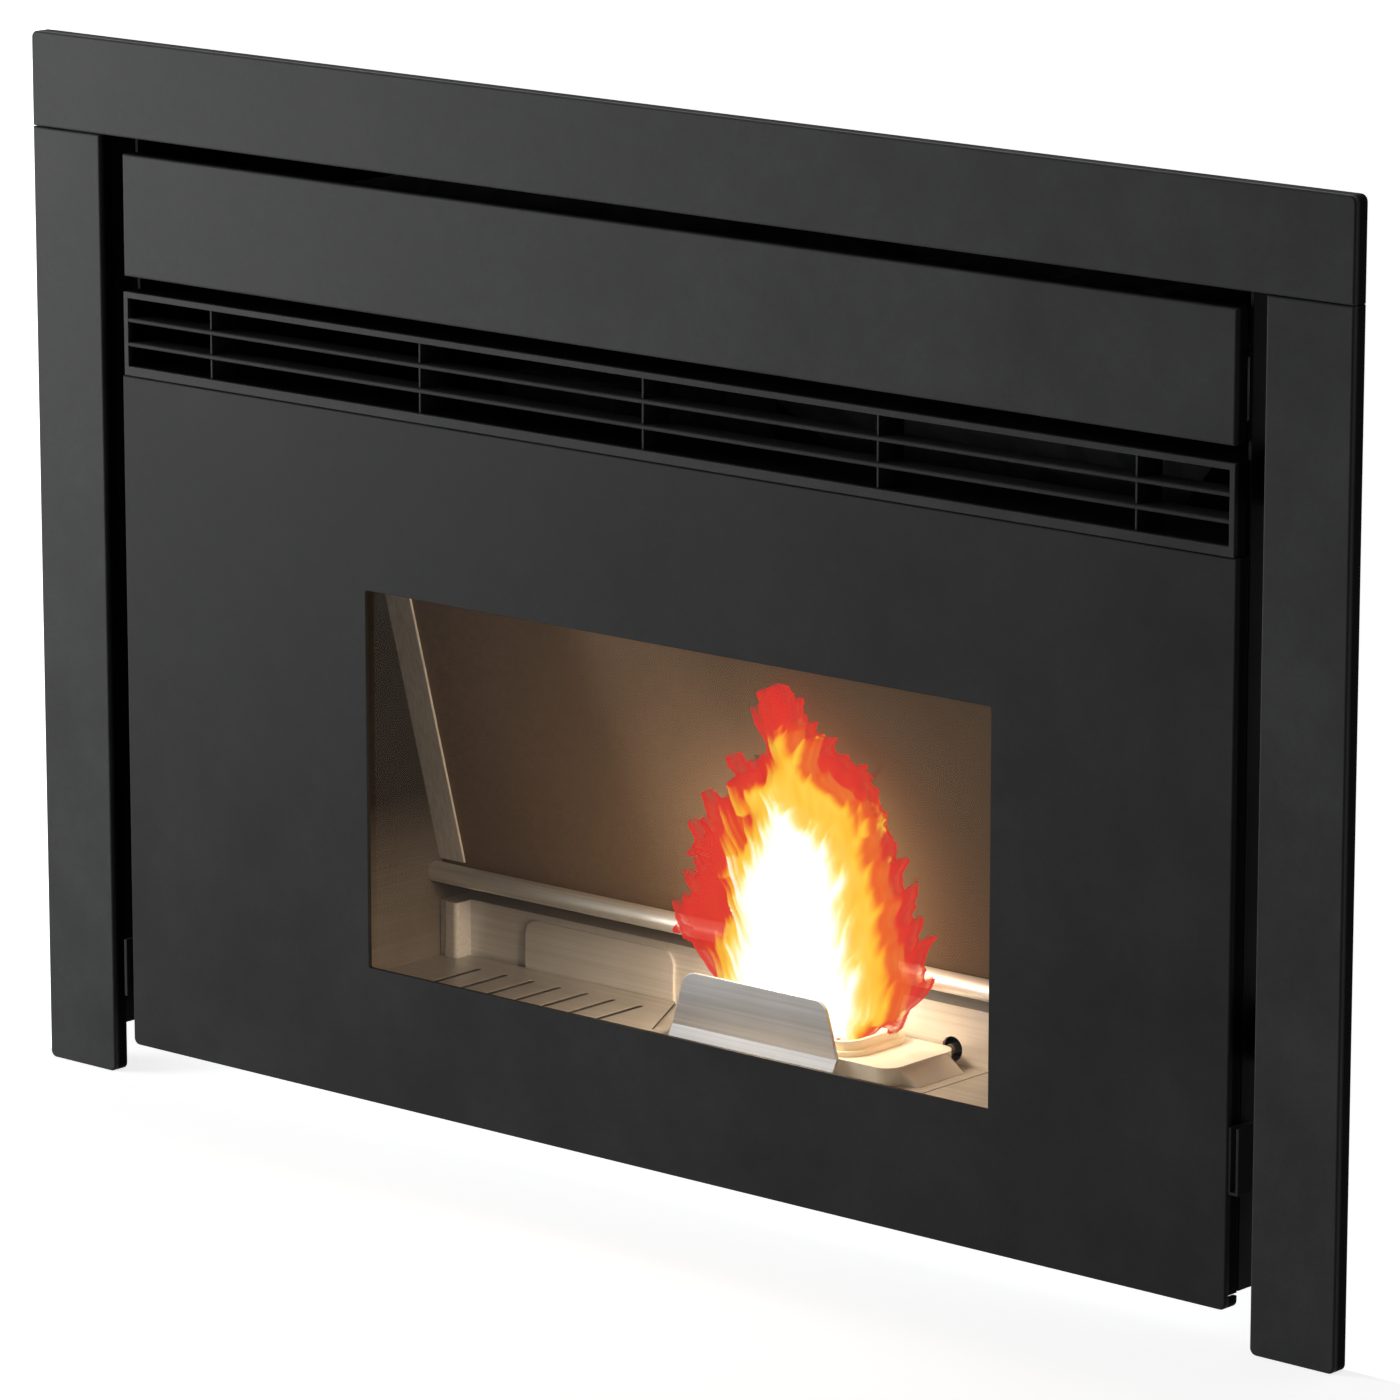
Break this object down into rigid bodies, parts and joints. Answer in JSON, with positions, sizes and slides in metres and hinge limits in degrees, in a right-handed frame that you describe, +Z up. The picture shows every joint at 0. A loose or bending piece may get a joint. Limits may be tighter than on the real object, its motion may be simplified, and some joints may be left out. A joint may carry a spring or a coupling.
{
  "type": "fireplace insert",
  "caption": "Pellet-burning fireplace insert: folded steel surround, glazed side-hung door, warm-air grille, pellet drawer, burner chamber, feed screw and fans in a steel casing.",
  "frame": {"origin": "under the middle of the whole part, on the hearth", "axes": "+X to the right as seen from the room, +Y from the surround back into the chimney, +Z up"},
  "size_m": [0.94, 0.567, 0.611],
  "materials": {
    "black_paint": "fine satin dark grey heat-proof paint",
    "casing_steel": "plain grey sheet steel",
    "hinge_steel": "turned pin",
    "stainless_plate": "brushed, slightly heat-tinted plate",
    "polished_steel": "polished stainless sheet",
    "fireproof_board": "matt fireproof board",
    "cast_iron": "as cast, dark",
    "smoke_steel": "zinc-coated sheet",
    "motor_shell": "dull grey shell",
    "ceramic_glass": "clear heat-proof glass",
    "black_tape": "flat black sealing tape",
    "seal_rope": "knitted black rope",
    "sensor_rod": "plain rod",
    "black_plastic": "moulded, fine grain"
  },
  "bodies": {
    "structure": {"surround_header": "black_paint", "surround_left_leg": "black_paint", "surround_right_leg": "black_paint", "surround_frame": "black_paint", "air_grille_frame": "black_paint", "air_grille_blades": "black_paint", "door_side_tab": "black_paint", "casing_left": "casing_steel", "casing_right": "casing_steel", "casing_back": "casing_steel", "casing_base": "casing_steel", "casing_top": "casing_steel", "base_plinth": "casing_steel", "hopper": "casing_steel", "drawer_rails": "casing_steel", "control_box": "casing_steel", "room_fan_housing": "casing_steel", "chamber_mouth_frame": "casing_steel", "door_hinge_lugs": "casing_steel", "latch_clip": "casing_steel", "chamber_wrapper": "stainless_plate", "chamber_rear_wall": "stainless_plate", "lower_wall": "stainless_plate", "floor_frame": "stainless_plate", "burner_plate": "stainless_plate", "side_floor_plate": "stainless_plate", "air_tube": "stainless_plate", "auger_tube": "stainless_plate", "ash_pan": "stainless_plate", "baffle_strips": "polished_steel", "burner_shield": "polished_steel", "baffle_panel": "fireproof_board", "pot_holder": "cast_iron", "smoke_fan_housing": "smoke_steel", "flue_spigot": "smoke_steel", "air_intake_spigot": "smoke_steel", "auger_motor": "motor_shell", "smoke_fan_motor": "motor_shell", "room_fan_motor": "motor_shell", "flame_sensor": "sensor_rod", "igniter": "sensor_rod", "mains_inlet": "black_plastic"},
    "door": {"door_panel": "black_paint", "glass_tape": "black_tape", "door_glass": "ceramic_glass", "door_inner_frame": "casing_steel", "door_seal": "seal_rope", "door_hinge_ears": "casing_steel", "door_hinge_pins": "hinge_steel", "door_pull_bracket": "black_paint", "latch_tongue": "casing_steel"},
    "pellet_drawer": {"drawer_front": "black_paint", "drawer_tray": "casing_steel"},
    "burn_pot": {"burn_pot": "stainless_plate"},
    "grate": {"slotted_grate": "stainless_plate"},
    "feed_screw": {"auger_screw": "stainless_plate"},
    "room_fan": {"room_fan_wheel": "smoke_steel"},
    "smoke_fan": {"smoke_fan_wheel": "smoke_steel"},
    "rocker": {"switch_rocker": "black_plastic"}
  },
  "joints": [
    {"name": "door_swing", "type": "hinge", "parent": "structure", "child": "door", "pos_m": [-0.397, -0.2765, 0.2], "axis": [0, 0, -1], "range_deg": [0, 95]},
    {"name": "drawer_slide", "type": "slide", "parent": "structure", "child": "pellet_drawer", "axis": [0, -1, 0], "range_m": [0, 0.18]},
    {"name": "pot_lift", "type": "slide", "parent": "structure", "child": "burn_pot", "axis": [0, 0, 1], "range_m": [0, 0.02]},
    {"name": "grate_lift", "type": "slide", "parent": "structure", "child": "grate", "axis": [0, 0, 1], "range_m": [0, 0.035]},
    {"name": "feed_screw_spin", "type": "hinge", "parent": "structure", "child": "feed_screw", "pos_m": [0.023, 0.1365, 0.195], "axis": [0, -0.8829, 0.4695], "continuous": true},
    {"name": "room_fan_spin", "type": "hinge", "parent": "structure", "child": "room_fan", "pos_m": [-0.18, 0.0165, 0.092], "axis": [1, 0, 0], "continuous": true},
    {"name": "smoke_fan_spin", "type": "hinge", "parent": "structure", "child": "smoke_fan", "pos_m": [0.2, 0.0765, 0.13], "axis": [0, 1, 0], "continuous": true},
    {"name": "switch_rock", "type": "hinge", "parent": "structure", "child": "rocker", "pos_m": [-0.33, 0.2376, 0.105], "axis": [1, 0, 0], "range_deg": [0, 16]}
  ]
}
########################################
## Directions
Take the material above and return all of it exactly.

## Exercise answer
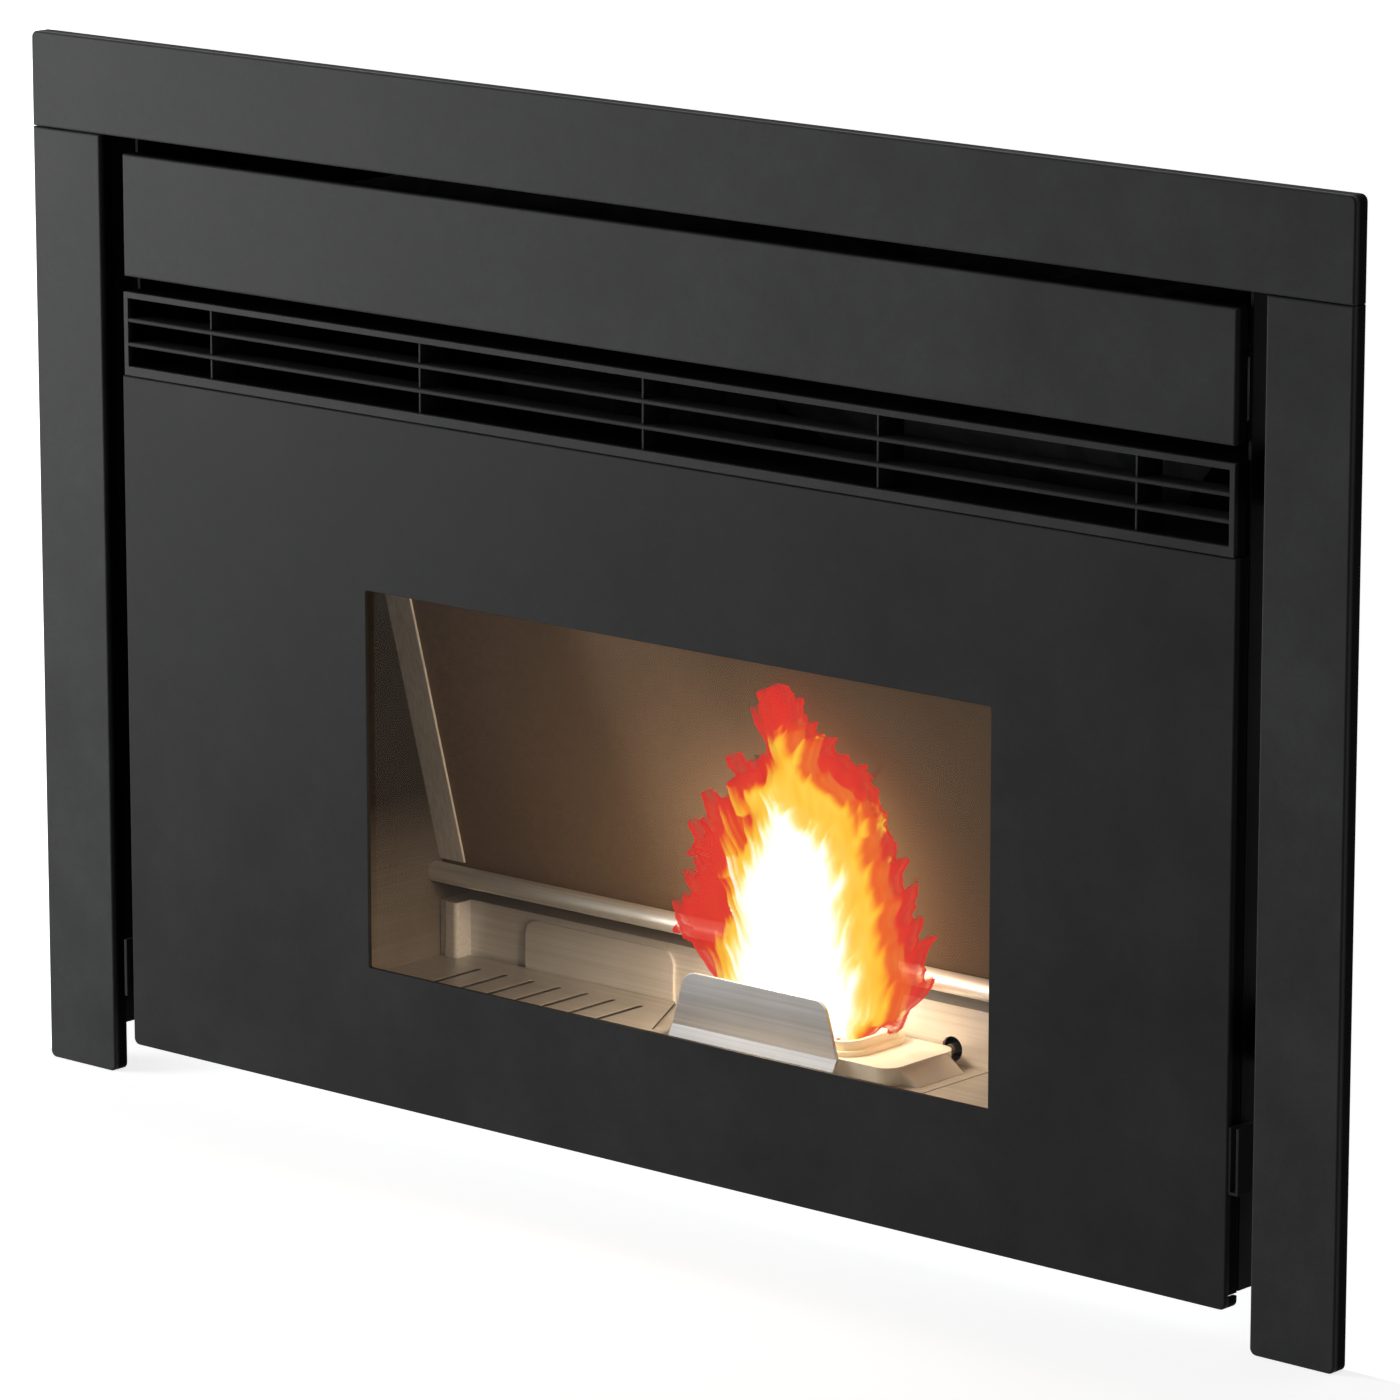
Break this object down into rigid bodies, parts and joints. Answer in JSON, with positions, sizes and slides in metres and hinge limits in degrees, in a right-handed frame that you describe, +Z up. The picture shows every joint at 0. A loose or bending piece may get a joint. Limits may be tighter than on the real object, its motion may be simplified, and some joints may be left out. A joint may carry a spring or a coupling.
{
  "type": "fireplace insert",
  "caption": "Pellet-burning fireplace insert: folded steel surround, glazed side-hung door, warm-air grille, pellet drawer, burner chamber, feed screw and fans in a steel casing.",
  "frame": {"origin": "under the middle of the whole part, on the hearth", "axes": "+X to the right as seen from the room, +Y from the surround back into the chimney, +Z up"},
  "size_m": [0.94, 0.567, 0.611],
  "materials": {
    "black_paint": "fine satin dark grey heat-proof paint",
    "casing_steel": "plain grey sheet steel",
    "hinge_steel": "turned pin",
    "stainless_plate": "brushed, slightly heat-tinted plate",
    "polished_steel": "polished stainless sheet",
    "fireproof_board": "matt fireproof board",
    "cast_iron": "as cast, dark",
    "smoke_steel": "zinc-coated sheet",
    "motor_shell": "dull grey shell",
    "ceramic_glass": "clear heat-proof glass",
    "black_tape": "flat black sealing tape",
    "seal_rope": "knitted black rope",
    "sensor_rod": "plain rod",
    "black_plastic": "moulded, fine grain"
  },
  "bodies": {
    "structure": {"surround_header": "black_paint", "surround_left_leg": "black_paint", "surround_right_leg": "black_paint", "surround_frame": "black_paint", "air_grille_frame": "black_paint", "air_grille_blades": "black_paint", "door_side_tab": "black_paint", "casing_left": "casing_steel", "casing_right": "casing_steel", "casing_back": "casing_steel", "casing_base": "casing_steel", "casing_top": "casing_steel", "base_plinth": "casing_steel", "hopper": "casing_steel", "drawer_rails": "casing_steel", "control_box": "casing_steel", "room_fan_housing": "casing_steel", "chamber_mouth_frame": "casing_steel", "door_hinge_lugs": "casing_steel", "latch_clip": "casing_steel", "chamber_wrapper": "stainless_plate", "chamber_rear_wall": "stainless_plate", "lower_wall": "stainless_plate", "floor_frame": "stainless_plate", "burner_plate": "stainless_plate", "side_floor_plate": "stainless_plate", "air_tube": "stainless_plate", "auger_tube": "stainless_plate", "ash_pan": "stainless_plate", "baffle_strips": "polished_steel", "burner_shield": "polished_steel", "baffle_panel": "fireproof_board", "pot_holder": "cast_iron", "smoke_fan_housing": "smoke_steel", "flue_spigot": "smoke_steel", "air_intake_spigot": "smoke_steel", "auger_motor": "motor_shell", "smoke_fan_motor": "motor_shell", "room_fan_motor": "motor_shell", "flame_sensor": "sensor_rod", "igniter": "sensor_rod", "mains_inlet": "black_plastic"},
    "door": {"door_panel": "black_paint", "glass_tape": "black_tape", "door_glass": "ceramic_glass", "door_inner_frame": "casing_steel", "door_seal": "seal_rope", "door_hinge_ears": "casing_steel", "door_hinge_pins": "hinge_steel", "door_pull_bracket": "black_paint", "latch_tongue": "casing_steel"},
    "pellet_drawer": {"drawer_front": "black_paint", "drawer_tray": "casing_steel"},
    "burn_pot": {"burn_pot": "stainless_plate"},
    "grate": {"slotted_grate": "stainless_plate"},
    "feed_screw": {"auger_screw": "stainless_plate"},
    "room_fan": {"room_fan_wheel": "smoke_steel"},
    "smoke_fan": {"smoke_fan_wheel": "smoke_steel"},
    "rocker": {"switch_rocker": "black_plastic"}
  },
  "joints": [
    {"name": "door_swing", "type": "hinge", "parent": "structure", "child": "door", "pos_m": [-0.397, -0.2765, 0.2], "axis": [0, 0, -1], "range_deg": [0, 95]},
    {"name": "drawer_slide", "type": "slide", "parent": "structure", "child": "pellet_drawer", "axis": [0, -1, 0], "range_m": [0, 0.18]},
    {"name": "pot_lift", "type": "slide", "parent": "structure", "child": "burn_pot", "axis": [0, 0, 1], "range_m": [0, 0.02]},
    {"name": "grate_lift", "type": "slide", "parent": "structure", "child": "grate", "axis": [0, 0, 1], "range_m": [0, 0.035]},
    {"name": "feed_screw_spin", "type": "hinge", "parent": "structure", "child": "feed_screw", "pos_m": [0.023, 0.1365, 0.195], "axis": [0, -0.8829, 0.4695], "continuous": true},
    {"name": "room_fan_spin", "type": "hinge", "parent": "structure", "child": "room_fan", "pos_m": [-0.18, 0.0165, 0.092], "axis": [1, 0, 0], "continuous": true},
    {"name": "smoke_fan_spin", "type": "hinge", "parent": "structure", "child": "smoke_fan", "pos_m": [0.2, 0.0765, 0.13], "axis": [0, 1, 0], "continuous": true},
    {"name": "switch_rock", "type": "hinge", "parent": "structure", "child": "rocker", "pos_m": [-0.33, 0.2376, 0.105], "axis": [1, 0, 0], "range_deg": [0, 16]}
  ]
}